- Given exercise -
Only one portion of the data is to be written out: from the line bearing "const ripeSkin = new" through the line bearing "obj.matrix_world = world". Write it exactly as it appears.

## start Recorded data

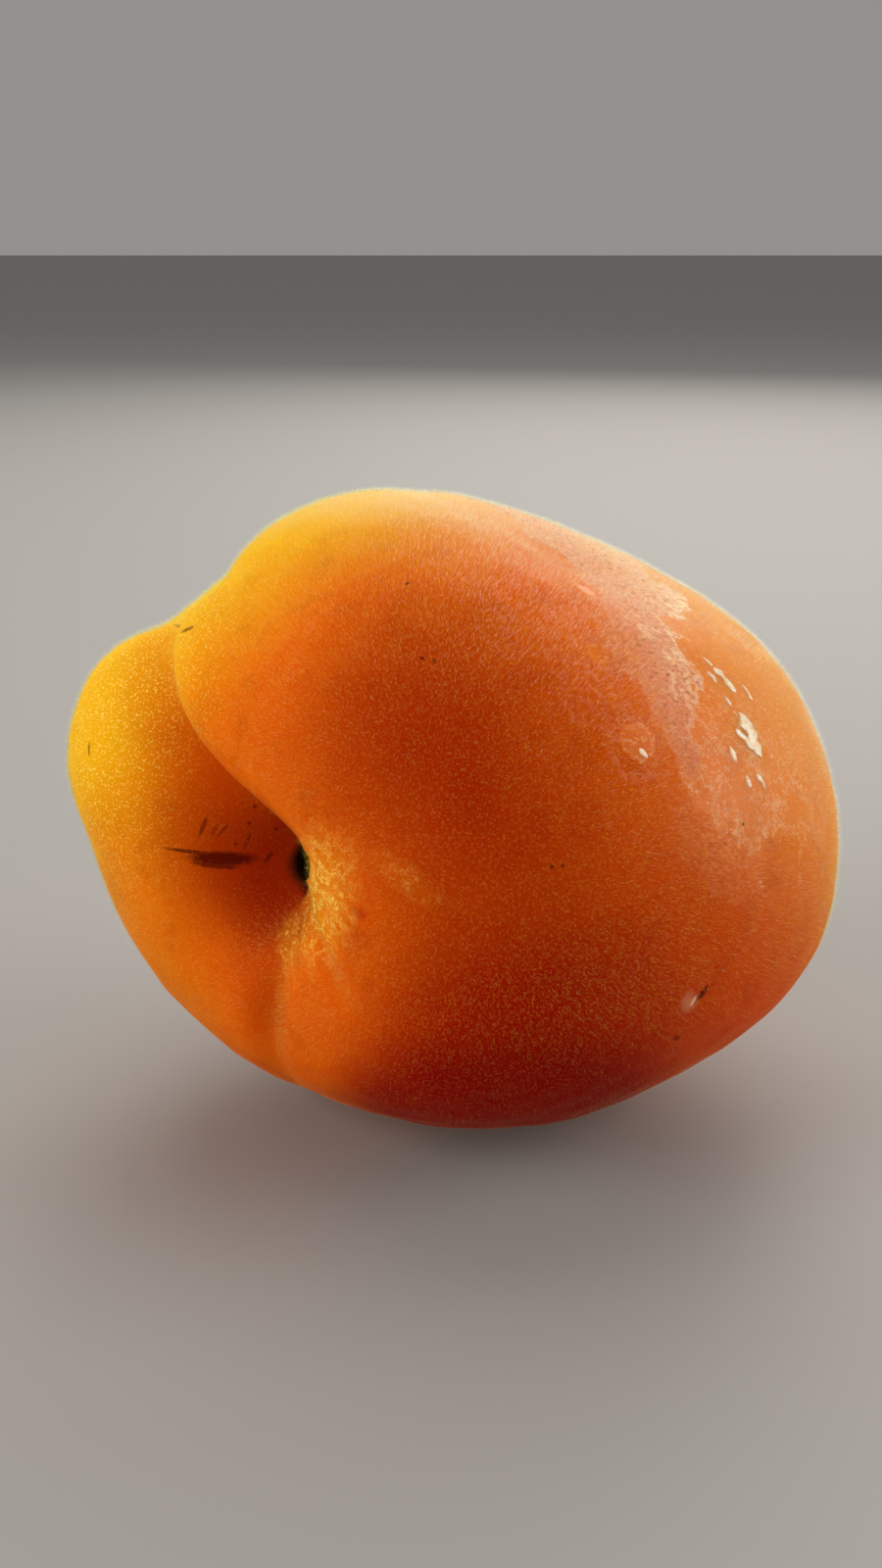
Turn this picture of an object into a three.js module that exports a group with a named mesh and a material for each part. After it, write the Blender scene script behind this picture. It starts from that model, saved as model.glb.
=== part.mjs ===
// A ripe apricot, 55 mm wide, lying on its side on a small flat spot.
//
// Millimetres, +Z up. The stem pit faces -Y and -X, the tip faces the other way, and the
// suture runs from the pit over the upper left to the tip. The large cheek is on the right
// of the suture and the small lobe on its left. The origin is under the middle of the
// fruit, on the surface that it rests on.

import * as THREE from 'three';

const { degToRad, smoothstep } = THREE.MathUtils;

// ---- driving dimensions, in millimetres and degrees ----

// The point that every radius is measured from.
const MIDDLE = new THREE.Vector3(-0.2, -1.8, 22.15);

// Half lengths of the plain body, from the middle towards each side.
const HALF_TO_STEM = 21.6;
const HALF_TO_TIP = 26.2;
const HALF_TO_SUTURE = 24.2;
const HALF_TO_BACK = 23.7;
const HALF_TO_CHEEK = 21.0;
const HALF_TO_LOBE = 22.8;
const BODY_POWER = 2.15; // 2 is an ellipsoid, more is squarer

// A direction is an azimuth, from -Y towards +X, and a height above the horizon.
const STEM_DIRECTION = direction(-36, -2);
const SUTURE_DIRECTION = direction(-105, 42);

// Soft rises (+) and hollows (-) of the flesh: where, how wide, how high, how flat on top.
const SWELLINGS = [
  { at: direction(-79, 20), width: 20, height: 3.9, power: 3 }, // small lobe
  { at: direction(-90, -10), width: 36, height: 2.7, power: 2 }, // below the lobe
  { at: direction(-91, 25), width: 9, height: 0.35, power: 2 }, // shoulder of the lobe
  { at: direction(-96, 33), width: 5, height: -0.6, power: 2 }, // dip behind the shoulder
  { at: direction(-90, 45), width: 6, height: -0.6, power: 2 }, // notch over the suture
  { at: direction(-62, 43), width: 24, height: -1.6, power: 2 }, // crown by the suture
  { at: direction(108, 67), width: 27, height: -3.4, power: 2 }, // flattened upper flank
  { at: direction(96, 8), width: 35, height: 2.5, power: 2 }, // far end of the cheek
  { at: direction(80, -23), width: 23, height: 2.1, power: 2 }, // its lower side
  { at: direction(-16, -74), width: 27, height: -2.0, power: 2 }, // base
  { at: direction(-46, -53), width: 13, height: -0.4, power: 2 }, // below the pit
];

// Distances along the skin are taken on a ball of this radius.
const SKIN_BALL = 23.0;

// The suture: a fold whose cheek side is steep and whose lobe side is a slope.
const SUTURE_BEND = 6; // degrees that it leans at the girth
const SUTURE_TWIST = -3.6; // degrees that it swings from stem half to tip half
const SUTURE_SWERVE = -4.5; // degrees that it swings towards the lobe by the cavity
const SWERVE_AT = 8;
const SWERVE_REACH = 6;
const FOLD_DEPTH = 0.6; // all the way to the tip
const FOLD_DEEPER = [
  { depth: 3.3, at: 14, reach: 12 }, // between the stem and the top
  { depth: 1.4, at: 8, reach: 6 }, // at the mouth of the cavity
];
const FOLD_CHEEK_WIDTH = 1.3;
const FOLD_LOBE_WIDTH = 4.5;
const FOLD_POWER = 0.9;
const FOLD_START = 4;
const FOLD_END = [62, 71];
const TROUGH_DEPTH = 1.2;
const TROUGH_CHEEK_WIDTH = 3;
const TROUGH_LOBE_WIDTH = 8;
const TROUGH_AT = 12;
const TROUGH_REACH = 10;
const STEP_DEPTH = 0.8; // the lobe stands this much lower than the cheek
const STEP_EDGE = 1.5;
const STEP_WIDTH = 11;
const STEP_AT = 18;
const STEP_REACH = 14;

// The stem cavity and the round pit that the stalk left in it, a little to the left.
const PIT_DIRECTION = direction(-42.5, -1);
const CAVITY_DEPTH = 6.8;
const CAVITY_WIDTH = 7.6;
const CAVITY_LEAN = -1.2; // narrower towards the cheek, wider towards the lobe
const CAVITY_POWER = 1.6;
const PIT_DEPTH = 4.0;
const PIT_RADIUS = 2.0;
const PIT_EDGE = 0.5;

// Shallow valleys that run out of the cavity: the side they lie on, counted from the
// suture towards the cheek, their width and depth, and where along them they are deepest.
const VALLEYS = [
  { side: -122, width: 1.5, depth: 1.0, at: 10, reach: 6.5 },
  { side: -175, width: 0.9, depth: 0.9, at: 5.5, reach: 3 },
  { side: 100, width: 3.5, depth: 0.5, at: 10, reach: 6 },
];

// The dimple of the tip.
const DIMPLE_DEPTH = 0.7;
const DIMPLE_WIDTH = 2.4;

// Mesh of the skin: rings between the two ends, and points around each ring.
const RINGS = 61;
const AROUND = 92;
const RING_CROWDING = 0.5; // closer at both ends
const AROUND_CROWDING = 0.6; // closer by the suture

// ---- the shape, as a distance from the middle in every direction ----

function direction(azimuth, height) {
  const [turn, rise] = [degToRad(azimuth), degToRad(height)];
  return new THREE.Vector3(
    Math.sin(turn) * Math.cos(rise),
    -Math.cos(turn) * Math.cos(rise),
    Math.sin(rise)
  );
}

// Three square axes: out of the stem pit, to the suture, and to the large cheek.
const TO_STEM = STEM_DIRECTION;
const TO_SUTURE = SUTURE_DIRECTION.clone().projectOnPlane(TO_STEM).normalize();
const TO_CHEEK = new THREE.Vector3().crossVectors(TO_SUTURE, TO_STEM);

// A bell curve: 1 at zero, falling away over the given width.
const bell = (distance, width, power = 2) => Math.exp(-Math.pow(Math.abs(distance) / width, power));

// The angle about the stem axis at which the suture lies, for an angle down from the stem.
function sutureAngle(down) {
  const swerve = SUTURE_SWERVE * bell(SKIN_BALL * down - SWERVE_AT, SWERVE_REACH);
  return degToRad(SUTURE_BEND * Math.sin(down) + SUTURE_TWIST * Math.sin(2 * down) + swerve);
}

function wrapped(angle) {
  return Math.atan2(Math.sin(angle), Math.cos(angle));
}

function bodyRadius(stem, suture, cheek) {
  const share = (part, ahead, behind) =>
    Math.pow(Math.abs(part) / (part > 0 ? ahead : behind), BODY_POWER);
  const sum =
    share(stem, HALF_TO_STEM, HALF_TO_TIP) +
    share(suture, HALF_TO_SUTURE, HALF_TO_BACK) +
    share(cheek, HALF_TO_CHEEK, HALF_TO_LOBE);
  return Math.pow(sum, -1 / BODY_POWER);
}

function swelling(outward) {
  let height = 0;
  for (const swell of SWELLINGS) {
    const chord = outward.distanceTo(swell.at);
    height += swell.height * bell(chord, degToRad(swell.width), swell.power);
  }
  return height;
}

// How far the suture sinks the skin, by the distance along it and the angle off it.
function sutureDepth(along, down, off) {
  const sideways = SKIN_BALL * Math.sin(down);
  const across = sideways * (Math.cos(off) > 0 ? Math.sin(off) : Math.sign(off));
  const onCheek = across > 0;
  const facing = smoothstep(Math.cos(off), -0.5, 0.3);

  const ends = smoothstep(along, 0, FOLD_START) * (1 - smoothstep(along, ...FOLD_END));
  let foldDepth = FOLD_DEPTH;
  for (const { depth, at, reach } of FOLD_DEEPER) foldDepth += depth * bell(along - at, reach);
  const foldWidth = onCheek ? FOLD_CHEEK_WIDTH : FOLD_LOBE_WIDTH;
  const fold = foldDepth * ends * bell(across, foldWidth, FOLD_POWER);

  const troughWidth = onCheek ? TROUGH_CHEEK_WIDTH : TROUGH_LOBE_WIDTH;
  const trough = TROUGH_DEPTH * bell(across, troughWidth) * bell(along - TROUGH_AT, TROUGH_REACH);

  const lowered = smoothstep(-across / STEP_EDGE, -1, 1) * bell(Math.min(across, 0), STEP_WIDTH);
  const step = STEP_DEPTH * lowered * bell(along - STEP_AT, STEP_REACH);

  return (fold + trough + step) * facing;
}

function stemEndDepth(outward, along, down, around) {
  const offPit = SKIN_BALL * outward.distanceTo(PIT_DIRECTION);
  const width = CAVITY_WIDTH + CAVITY_LEAN * Math.sin(around);
  let depth = CAVITY_DEPTH * bell(offPit, width, CAVITY_POWER);
  depth += PIT_DEPTH * (1 - smoothstep(offPit, PIT_RADIUS - PIT_EDGE, PIT_RADIUS + PIT_EDGE));
  for (const valley of VALLEYS) {
    const off = around - degToRad(valley.side);
    const across = SKIN_BALL * Math.sin(down) * Math.sin(off);
    const facing = smoothstep(Math.cos(off), 0, 0.5);
    depth += valley.depth * bell(across, valley.width) * bell(along - valley.at, valley.reach) * facing;
  }
  return depth;
}

// A point of the skin, by its angle down from the stem and its angle off the suture.
function skinPoint(down, off) {
  const around = off + sutureAngle(down);
  const stem = Math.cos(down);
  const suture = Math.sin(down) * Math.cos(around);
  const cheek = Math.sin(down) * Math.sin(around);
  const outward = new THREE.Vector3()
    .addScaledVector(TO_STEM, stem)
    .addScaledVector(TO_SUTURE, suture)
    .addScaledVector(TO_CHEEK, cheek);

  const along = SKIN_BALL * down;
  const toTip = SKIN_BALL * (Math.PI - down);
  let radius = bodyRadius(stem, suture, cheek) + swelling(outward);
  radius -= sutureDepth(along, down, wrapped(off));
  radius -= stemEndDepth(outward, along, down, around);
  radius -= DIMPLE_DEPTH * bell(toTip, DIMPLE_WIDTH);

  const point = outward.multiplyScalar(radius).add(MIDDLE);
  point.z = Math.max(point.z, 0); // the flat spot that it lies on
  return point;
}

// ---- the closed skin: a point at each end, and rings of points between them ----

function skinGeometry() {
  const positions = [];
  const faces = [];
  const fullTurn = 2 * Math.PI;

  positions.push(...skinPoint(0, 0).toArray());
  for (let ring = 1; ring <= RINGS; ring++) {
    const part = ring / (RINGS + 1);
    const down = Math.PI * part - (RING_CROWDING / 2) * Math.sin(fullTurn * part);
    for (let i = 0; i < AROUND; i++) {
      const turn = (fullTurn * i) / AROUND;
      const off = turn - AROUND_CROWDING * Math.sin(turn);
      positions.push(...skinPoint(down, off).toArray());
    }
  }
  positions.push(...skinPoint(Math.PI, 0).toArray());

  const tip = positions.length / 3 - 1;
  const index = (ring, i) => 1 + (ring - 1) * AROUND + (i % AROUND);
  for (let i = 0; i < AROUND; i++) {
    faces.push(0, index(1, i + 1), index(1, i));
    faces.push(tip, index(RINGS, i), index(RINGS, i + 1));
    for (let ring = 1; ring < RINGS; ring++) {
      const [a, b] = [index(ring, i), index(ring, i + 1)];
      const [c, d] = [index(ring + 1, i), index(ring + 1, i + 1)];
      faces.push(a, b, c, b, d, c);
    }
  }

  const geometry = new THREE.BufferGeometry();
  geometry.setAttribute('position', new THREE.Float32BufferAttribute(positions, 3));
  geometry.setIndex(faces);
  geometry.computeVertexNormals();
  return geometry;
}

// ---- the part ----

const ripeSkin = new THREE.MeshStandardMaterial({
  color: '#e0781e',
  roughness: 0.55,
  metalness: 0,
});

const apricot = new THREE.Mesh(skinGeometry(), ripeSkin);
apricot.name = 'apricot';

const group = new THREE.Group();
group.add(apricot);

export default group;
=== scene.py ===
"""A whole ripe apricot lying on its side: velvety skin, a deep suture and an open stem pit."""
import math

import bpy
import numpy as np
from mathutils import Matrix


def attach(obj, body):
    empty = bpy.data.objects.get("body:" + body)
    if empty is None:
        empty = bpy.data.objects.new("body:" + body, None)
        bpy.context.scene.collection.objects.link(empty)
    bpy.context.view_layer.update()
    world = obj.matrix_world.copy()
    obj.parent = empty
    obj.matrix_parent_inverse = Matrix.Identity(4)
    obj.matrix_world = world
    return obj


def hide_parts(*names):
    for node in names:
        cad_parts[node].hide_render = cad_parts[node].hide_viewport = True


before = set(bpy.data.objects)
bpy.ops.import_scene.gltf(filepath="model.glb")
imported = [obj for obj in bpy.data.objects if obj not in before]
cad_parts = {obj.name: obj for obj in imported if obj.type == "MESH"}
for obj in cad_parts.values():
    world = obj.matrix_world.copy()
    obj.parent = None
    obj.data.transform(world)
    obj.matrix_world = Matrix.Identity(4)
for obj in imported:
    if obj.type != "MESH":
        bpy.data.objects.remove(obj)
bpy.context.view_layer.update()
MM = 0.001


# ---- Camera -------------------------------------------------------------------------
# A short portrait lens in front of the stem end. It stands above the fruit and looks 17
# degrees down, so that the fruit sits just under the picture's middle.

MIDDLE = np.array((-0.2, -1.8, 22.15))  # mm, the point that the fruit's radii start from
VIEW_DOWN = math.radians(17)
LENS = 42.75  # on the 36 mm side of the film
AIM_DOWN = VIEW_DOWN + 0.01368  # the fruit's middle is a little under the lens axis
LEVEL_DISTANCE = 127.0
SIDEWAYS = -0.91

camera_data = bpy.data.cameras.new("camera")
camera_data.lens = LENS
camera_data.sensor_width = 36
camera_data.clip_start = 0.01
camera = bpy.data.objects.new("camera", camera_data)
bpy.context.collection.objects.link(camera)
camera.location = (
    (MIDDLE[0] + SIDEWAYS) * MM,
    (MIDDLE[1] - LEVEL_DISTANCE) * MM,
    (MIDDLE[2] + LEVEL_DISTANCE * math.tan(AIM_DOWN)) * MM,
)
camera.rotation_euler = (math.pi / 2 - VIEW_DOWN, 0, 0)
bpy.context.scene.camera = camera


# ---- The skin's form ----------------------------------------------------------------
# One closed skin over soft flesh, grown as a single piece: a squarish ball with a large
# cheek and a small lobe, folded in along the suture and sunk where the stalk has gone.


def direction(azimuth, height):
    """Unit vector: degrees round from -Y towards +X, and degrees above the horizon."""
    turn, rise = np.radians(azimuth), np.radians(height)
    return np.array((np.sin(turn) * np.cos(rise), -np.cos(turn) * np.cos(rise), np.sin(rise)))


def bell(distance, width, power=2.0):
    """exp(-(|distance| / width) ** power): 1 in the middle, falling away over the width."""
    return np.exp(-((np.abs(distance) / width) ** power))


def step_up(value, low, high):
    """0 below low, 1 above high, and 3t^2 - 2t^3 between them."""
    t = np.clip((value - low) / (high - low), 0, 1)
    return t * t * (3 - 2 * t)


HALF_LENGTHS = dict(stem=21.6, tip=26.2, suture=24.2, back=23.7, cheek=21.0, lobe=22.8)
BODY_POWER = 2.15  # 2 is an ellipsoid, more is squarer
SKIN_BALL = 23.0  # mm, the radius of the ball that distances along the skin are taken on
TO_STEM = direction(-36, -2)
TO_SUTURE = direction(-105, 42)
TO_SUTURE = TO_SUTURE - TO_STEM * (TO_SUTURE @ TO_STEM)
TO_SUTURE = TO_SUTURE / np.linalg.norm(TO_SUTURE)
TO_CHEEK = np.cross(TO_SUTURE, TO_STEM)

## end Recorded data

- Task output -
const ripeSkin = new THREE.MeshStandardMaterial({
  color: '#e0781e',
  roughness: 0.55,
  metalness: 0,
});

const apricot = new THREE.Mesh(skinGeometry(), ripeSkin);
apricot.name = 'apricot';

const group = new THREE.Group();
group.add(apricot);

export default group;
=== scene.py ===
"""A whole ripe apricot lying on its side: velvety skin, a deep suture and an open stem pit."""
import math

import bpy
import numpy as np
from mathutils import Matrix


def attach(obj, body):
    empty = bpy.data.objects.get("body:" + body)
    if empty is None:
        empty = bpy.data.objects.new("body:" + body, None)
        bpy.context.scene.collection.objects.link(empty)
    bpy.context.view_layer.update()
    world = obj.matrix_world.copy()
    obj.parent = empty
    obj.matrix_parent_inverse = Matrix.Identity(4)
    obj.matrix_world = world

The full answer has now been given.